Genetic testing might allow doctors to predict the likelihood of a patient contracting a specific disease. But professor Neil Holtzman of Johns Hopkins University said the quality of these predictions, and of some laboratories themselves, can be less than ideal.
“We have the expectation that in the next 10 to 20 years, medicine will be able to predict whether we are going to get a particular common disease in the future,” said Holtzman, former chairman of the federal Task Force on Genetic Testing. “That is not going to happen, with very rare exceptions.”
Holtzman spoke on the topic Wednesday at the Weisman Art Museum.
Currently, laboratories are not required to provide information on the clinical validity, or accuracy, of a genetic test. While Holtzman said accurate tests can be conducted for diseases like breast and colon cancer, it is more difficult to decipher the genetic indicators for common diseases such as high blood pressure, diabetes or manic depression.

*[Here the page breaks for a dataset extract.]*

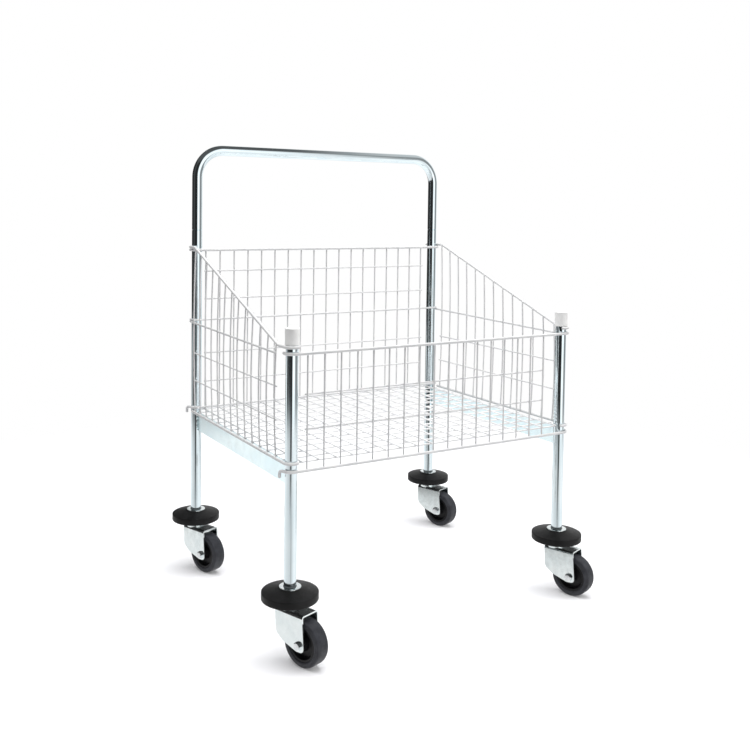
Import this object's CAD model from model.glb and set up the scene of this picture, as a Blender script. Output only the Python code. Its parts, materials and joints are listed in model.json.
import json
import math
import random

import bmesh
import bpy
from mathutils import Matrix, Vector


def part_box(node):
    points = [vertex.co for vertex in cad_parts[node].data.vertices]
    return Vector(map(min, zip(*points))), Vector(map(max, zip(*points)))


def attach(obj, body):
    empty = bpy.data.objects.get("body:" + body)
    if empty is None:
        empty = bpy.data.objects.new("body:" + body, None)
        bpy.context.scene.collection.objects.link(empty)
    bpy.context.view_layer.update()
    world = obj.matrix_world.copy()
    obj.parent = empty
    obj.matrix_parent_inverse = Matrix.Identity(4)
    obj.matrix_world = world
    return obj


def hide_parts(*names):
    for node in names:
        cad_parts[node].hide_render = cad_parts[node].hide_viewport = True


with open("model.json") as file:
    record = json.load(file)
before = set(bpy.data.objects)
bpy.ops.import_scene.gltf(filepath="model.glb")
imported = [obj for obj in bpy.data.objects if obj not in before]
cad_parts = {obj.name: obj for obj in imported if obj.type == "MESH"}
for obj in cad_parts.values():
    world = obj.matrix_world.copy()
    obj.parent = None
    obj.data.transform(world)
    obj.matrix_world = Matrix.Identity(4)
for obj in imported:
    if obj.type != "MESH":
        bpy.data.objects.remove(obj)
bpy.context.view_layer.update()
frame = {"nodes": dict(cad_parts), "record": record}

# ---- Driving sizes in metres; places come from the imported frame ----

CORNERS = ("front_left", "front_right", "rear_left", "rear_right")

# Wires are given by their radius; the laps are how far one wire's end passes the next
FRAME_WIRE = 0.00275
HOOK_WIRE = 0.002
MESH_WIRE = 0.0015
POST_GAP = 0.00025
WIRE_LAP = 0.0012
ROW_LAP = 0.003
WELD_SINK = 0.0005
WELD_BEAD = 0.0021
WELD_RUN = 0.0016
WELD_WANDER = 0.0002

# Centre distances between welded wires
FRAME_TO_MESH = FRAME_WIRE + MESH_WIRE - WELD_SINK
MESH_TO_MESH = 2 * MESH_WIRE - WELD_SINK

# How far round a post each wire curls, and the hooked tails of the bottom wires
WRAP = math.radians(120)
TAIL_WRAP = math.radians(68)
TAIL_OUT = 0.008
TAIL_BEND = 0.006
TAIL_DROP = 0.0055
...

“The reason for this is not a technological limitation, it’s that the genetics are too complicated,” Holtzman said. “There are many different diseases as well as environmental factors that have to be present together to explain a large proportion of people who are going to get the disease.”

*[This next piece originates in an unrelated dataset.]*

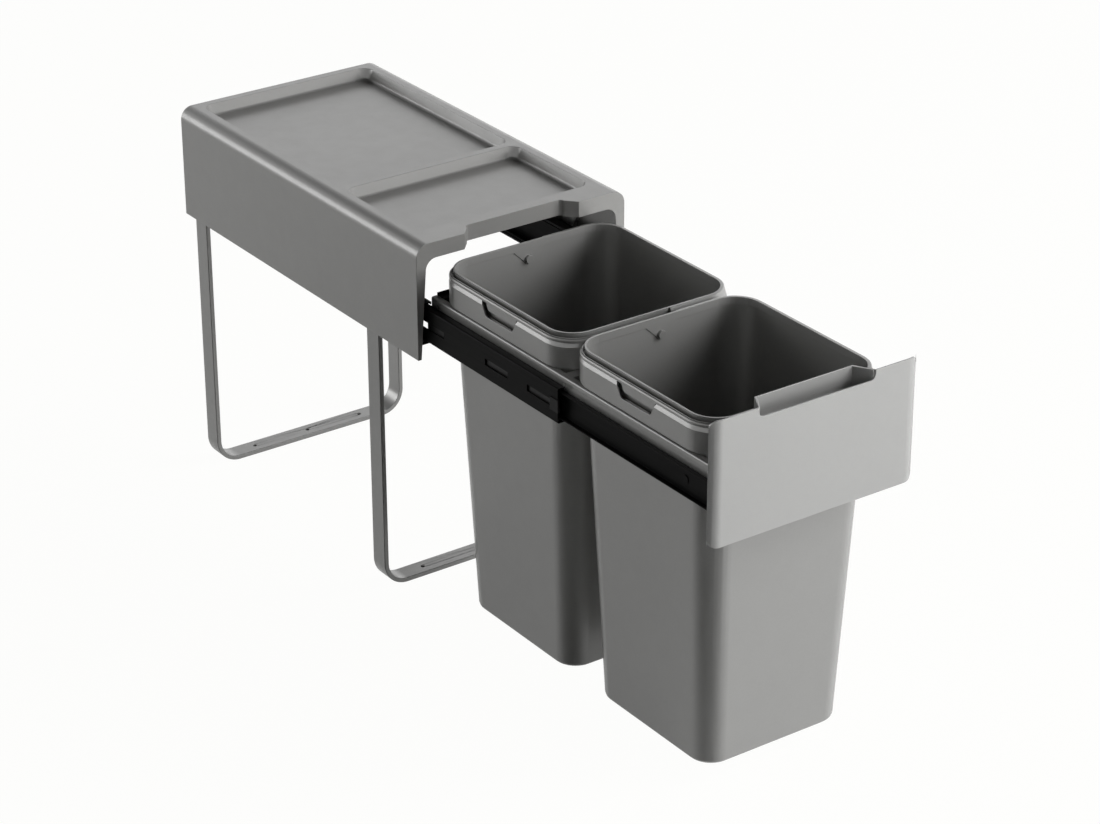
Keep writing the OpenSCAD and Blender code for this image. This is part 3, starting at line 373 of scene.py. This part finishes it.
def dress(node, width, angle=35):
    """A softened piece for the node: its sharp edges get a small radius, and the radii carry the wear and a
    painted edge highlight.
    """
    bm = clean_copy(node)
    if node == "canopy_cover":
        lean_tray_walls(bm)
    limit = math.radians(angle)
    edges = [e for e in bm.edges if len(e.link_faces) == 2 and e.calc_face_angle(0.0) > limit]
    made = bmesh.ops.bevel(bm, geom=edges, offset=width, offset_type="OFFSET", segments=2, profile=0.5,
                           affect="EDGES", clamp_overlap=False, harden_normals=False, loop_slide=True)
    rounded = bm.faces.layers.int.new("rounded")
    for face in made["faces"]:
        if face.is_valid:
            face[rounded] = 1
    bmesh.ops.triangulate(bm, faces=[f for f in bm.faces if len(f.verts) > 4])
    bm.faces.index_update()
    worn_and_highlit = {f.index for f in bm.faces if f[rounded]}
    mesh = bpy.data.meshes.new(f"{node}_piece")
    bm.to_mesh(mesh)
    bm.free()
    # The rounded faces carry the mark for lighter edges: partly real wear, partly a painted highlight
    wear_and_highlight = mesh.attributes.new("wear_and_highlight", "FLOAT", "CORNER")
    for polygon in mesh.polygons:
        if polygon.index in worn_and_highlit:
            for loop in polygon.loop_indices:
                wear_and_highlight.data[loop].value = 1.0
    shade(mesh, worn_and_highlit)
    piece = bpy.data.objects.new(f"{node}_piece", mesh)
    bpy.context.scene.collection.objects.link(piece)
    show_in(piece, slot_of[node])
    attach(piece, body_of[node])
    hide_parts(node)


# Radius on each node's edges
EDGES = {
    "canopy_cover": 0.0004,
    "rear_leg": 0.0006, "front_leg": 0.0006,
    "left_cabinet_member": 0.0002, "right_cabinet_member": 0.0002,
    "left_middle_member": 0.0002, "right_middle_member": 0.0002,
    "left_drawer_member": 0.0002, "right_drawer_member": 0.0002,
    "left_middle_stop": 0.0003, "right_middle_stop": 0.0003,
    "left_rear_buffer": 0.0006, "right_rear_buffer": 0.0006,
    "left_side_rail": 0.0003, "right_side_rail": 0.0003,
    "rear_bar": 0.0003, "middle_bar": 0.0003, "front_bar": 0.0003,
    "front_panel": 0.0005,
    "rear_bin": 0.00025, "front_bin": 0.00025,
    "rear_bin_handle": 0.00025, "front_bin_handle": 0.00025,
    "panel_screws": 0.0003,
}
for node, width in EDGES.items():
    dress(node, width)

for node, obj in frame["nodes"].items():
    if node not in EDGES:
        for index in range(max(1, len(obj.material_slots))):
            if not obj.material_slots:
                obj.data.materials.append(MATERIALS[slot_of[node]])
            else:
                obj.material_slots[index].material = MATERIALS[slot_of[node]]


# Floor, light and camera

# Shares of plain white in the floor, where the camera sees it directly and where a reflection does
WHITE_WHEN_SEEN = 0.975
WHITE_WHEN_REFLECTED = 0.40
# Level direction away from the camera's side of the room; reflected rays from that side find the floor
# dark, a painted dark reflection
AWAY_FROM_DARK_SIDE = (0.817, 0.576, 0.0)


def floor_material():
    """Pale floor: seen directly it is near white, with the object's soft shadow kept on it."""
    tree = Tree("floor")
    diffuse = tree.nodes.new("ShaderNodeBsdfDiffuse")
    diffuse.inputs["Color"].default_value = (0.75, 0.75, 0.74, 1.0)
    glow = tree.nodes.new("ShaderNodeEmission")
    glow.inputs["Color"].default_value = (1.0, 1.0, 0.99, 1.0)
    glow.inputs["Strength"].default_value = 1.0
    path = tree.nodes.new("ShaderNodeLightPath")
    share = tree.math("ADD", tree.math("MULTIPLY", path.outputs["Is Camera Ray"], WHITE_WHEN_SEEN),
                      tree.math("MULTIPLY", path.outputs["Is Glossy Ray"], WHITE_WHEN_REFLECTED))
    mixed = tree.nodes.new("ShaderNodeMixShader")
    tree.links.new(share, mixed.inputs[0])
    tree.links.new(diffuse.outputs["BSDF"], mixed.inputs[1])
    tree.links.new(glow.outputs["Emission"], mixed.inputs[2])
    # Painted dark reflection: reflected rays from the dark side find the floor black, which draws the dark
    # bands on the bins' rounded front left corners
    toward = tree.nodes.new("ShaderNodeVectorMath")
    toward.operation = "DOT_PRODUCT"
    toward.inputs[1].default_value = AWAY_FROM_DARK_SIDE
    tree.links.new(tree.nodes.new("ShaderNodeNewGeometry").outputs["Incoming"], toward.inputs[0])
    painted_dark_reflection = tree.math("MULTIPLY", path.outputs["Is Glossy Ray"],
                     tree.spread(toward.outputs["Value"], 0.0, 1.0, 0.22, 0.62))
    shaded = tree.nodes.new("ShaderNodeMixShader")
    tree.links.new(painted_dark_reflection, shaded.inputs[0])
    tree.links.new(mixed.outputs["Shader"], shaded.inputs[1])
    tree.links.new(shaded.outputs["Shader"], tree.output.inputs["Surface"])
    tree.nodes.remove(tree.shader)
    return tree.material


def make_floor():
    bm = bmesh.new()
    corners = [bm.verts.new(p) for p in ((-9, -9, 0), (9, -9, 0), (9, 9, 0), (-9, 9, 0))]
    bm.faces.new(corners)
    mesh = bpy.data.meshes.new("floor")
    bm.to_mesh(mesh)
    bm.free()
    floor = bpy.data.objects.new("floor", mesh)
    floor.data.materials.append(floor_material())
    bpy.context.scene.collection.objects.link(floor)


def make_world(diffuse_level):
    """White background, which reflections see white up to about 30 degrees and dark higher up."""
    world = bpy.data.worlds.new("studio")
    bpy.context.scene.world = world
    world.use_nodes = True
    nodes, links = world.node_tree.nodes, world.node_tree.links
    nodes.clear()

    def math_node(operation, a, b):
        node = nodes.new("ShaderNodeMath")
        node.operation = operation
        for socket, value in zip(node.inputs, (a, b)):
            if isinstance(value, (int, float)):
                socket.default_value = value
            else:
                links.new(value, socket)
        return node.outputs[0]

    path = nodes.new("ShaderNodeLightPath")
    direction = nodes.new("ShaderNodeSeparateXYZ")
    links.new(nodes.new("ShaderNodeTexCoord").outputs["Generated"], direction.inputs[0])
    ceiling = nodes.new("ShaderNodeMapRange")
    ceiling.interpolation_type = "SMOOTHSTEP"
    for name, number in (("From Min", 0.46), ("From Max", 0.70), ("To Min", 1.0), ("To Max", 0.04)):
        ceiling.inputs[name].default_value = number
    links.new(direction.outputs["Z"], ceiling.inputs["Value"])
    straight = math_node("MAXIMUM", path.outputs["Is Camera Ray"], path.outputs["Is Transmission Ray"])
    glossy = math_node("MULTIPLY", path.outputs["Is Glossy Ray"], ceiling.outputs["Result"])
    unseen = math_node("SUBTRACT", 1.0, math_node("MAXIMUM", straight, path.outputs["Is Glossy Ray"]))
    level = math_node("ADD", math_node("ADD", straight, glossy),
                      math_node("MULTIPLY", unseen, diffuse_level))
    background = nodes.new("ShaderNodeBackground")
    background.inputs["Color"].default_value = (1.0, 1.0, 1.0, 1.0)
    links.new(level, background.inputs["Strength"])
    links.new(background.outputs[0], nodes.new("ShaderNodeOutputWorld").inputs["Surface"])


def softbox(name, place, aim, width, height, power):
    light = bpy.data.lights.new(name, "AREA")
    light.shape = "RECTANGLE"
    light.size = width
    light.size_y = height
    light.energy = power
    obj = bpy.data.objects.new(name, light)
    obj.location = place
    obj.rotation_euler = (Vector(aim) - Vector(place)).to_track_quat("-Z", "Y").to_euler()
    bpy.context.scene.collection.objects.link(obj)
    return obj


MIDDLE = (0.0, -0.42, 0.25)
make_floor()
make_world(0.01)
key = softbox("key", (2.3, -3.6, 0.95), MIDDLE, 3.2, 1.8, 132.0)
softbox("top", (-0.3, -0.5, 3.0), MIDDLE, 2.2, 2.2, 1.5)
right_top = softbox("right_top", (3.2, -2.5, 2.7), MIDDLE, 2.2, 2.2, 150.0)
softbox("left_fill", (-3.0, 2.5, 0.9), MIDDLE, 3.4, 1.6, 34.0)
# Both strong lamps stay out of the reflections, so the cover's top is not burnt out when seen from behind
key.visible_glossy = False
right_top.visible_glossy = False

# The camera fitted to the photo: place, direction, and focal length and picture width in pixels
CAMERA_PLACE = (-1.6761, -2.8563, 1.6549)
FOCAL_PIXELS = 3245.248
PICTURE_PIXELS = 1100.0
SENSOR_MM = 36.0

azimuth, elevation, roll = (math.radians(degrees) for degrees in (-35.18, 26.268, -0.161))
level_back = math.cos(elevation)
back = Vector((math.sin(azimuth) * level_back, -math.cos(azimuth) * level_back, math.sin(elevation)))
right = Vector((math.cos(azimuth), math.sin(azimuth), 0.0))
up = back.cross(right)
right, up = (math.cos(roll) * right + math.sin(roll) * up, math.cos(roll) * up - math.sin(roll) * right)
lens = bpy.data.cameras.new("camera")
lens.sensor_fit = "HORIZONTAL"
lens.sensor_width = SENSOR_MM
lens.lens = SENSOR_MM * FOCAL_PIXELS / PICTURE_PIXELS
lens.clip_start = 0.1
lens.clip_end = 60.0
camera = bpy.data.objects.new("camera", lens)
bpy.context.scene.collection.objects.link(camera)
turn = Matrix((right, up, back)).transposed().to_4x4()
camera.matrix_world = Matrix.Translation(CAMERA_PLACE) @ turn
bpy.context.scene.camera = camera
bpy.context.scene.view_settings.view_transform = "Standard"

Holtzman said some diseases can be predicted through genetic testing because scientists have identified the locations of the few indicative genes of that disease. Unknown numbers of indicative genes and their locations presents a difficulty of identifying the disease. Also, there can be a multitude of gene combinations that can cause these diseases.
For example, Holtzman said, some people with diabetes might have identifiable genes at locations W, X, Y and Z, while other people with the same type of diabetes can have genes at locations A, B, C and D. With more possible combinations, in addition to undiscovered genes, it is extremely difficult to accurately predict the likelihood of disease.
“People have looked very hard for genes for these other disorders, and there are some weak predictors that have been found,” Holtzman said.
These predictors’ lack of strength, Holtzman said, should be known to the people receiving the results, because some might test as likely to be affected by a disease – and never get it.
There are also problems with the regulation of genetic testing in clinical laboratories, Holtzman said, because federal guidelines were drafted before genetic testing advanced to the level it is today.
“So we don’t have special requirements for looking at the lab quality of genetics,” Holtzman said.
Jeffrey Kahn, director for the University’s Center for Bioethics, said the current problems with lab regulation mean labs do not have to live up to the same standards as other government-regulated health products.
“Maybe most problematic is that labs now market directly to consumers, sometimes through the Internet,” Kahn said. “So all you have to do is send them your credit card number, and they’ll send you a kit to swab the inside of your cheek and send back the cells.”
After the lab does the test and sends back its findings, the problem arises as to what to do with the test results.
“I think it’s hard for professionals, let alone for the public, to understand the quality of that information and what to do with it,” Kahn said.
But both Holtzman and Kahn said they expect the quality of genetic testing and the validity of the tests to improve soon because of government intervention.
Due to former Secretary of Health and Human Services Donna Shalala’s advisory committee on genetic testing, the Food and Drug Administration is already working to find a way to enact the committee’s recommendations, said Susanne Haga, policy analyst for the committee.
The committee recommended labs be held accountable for the predictability of their tests, and regulatory measures be enacted for genetic testing.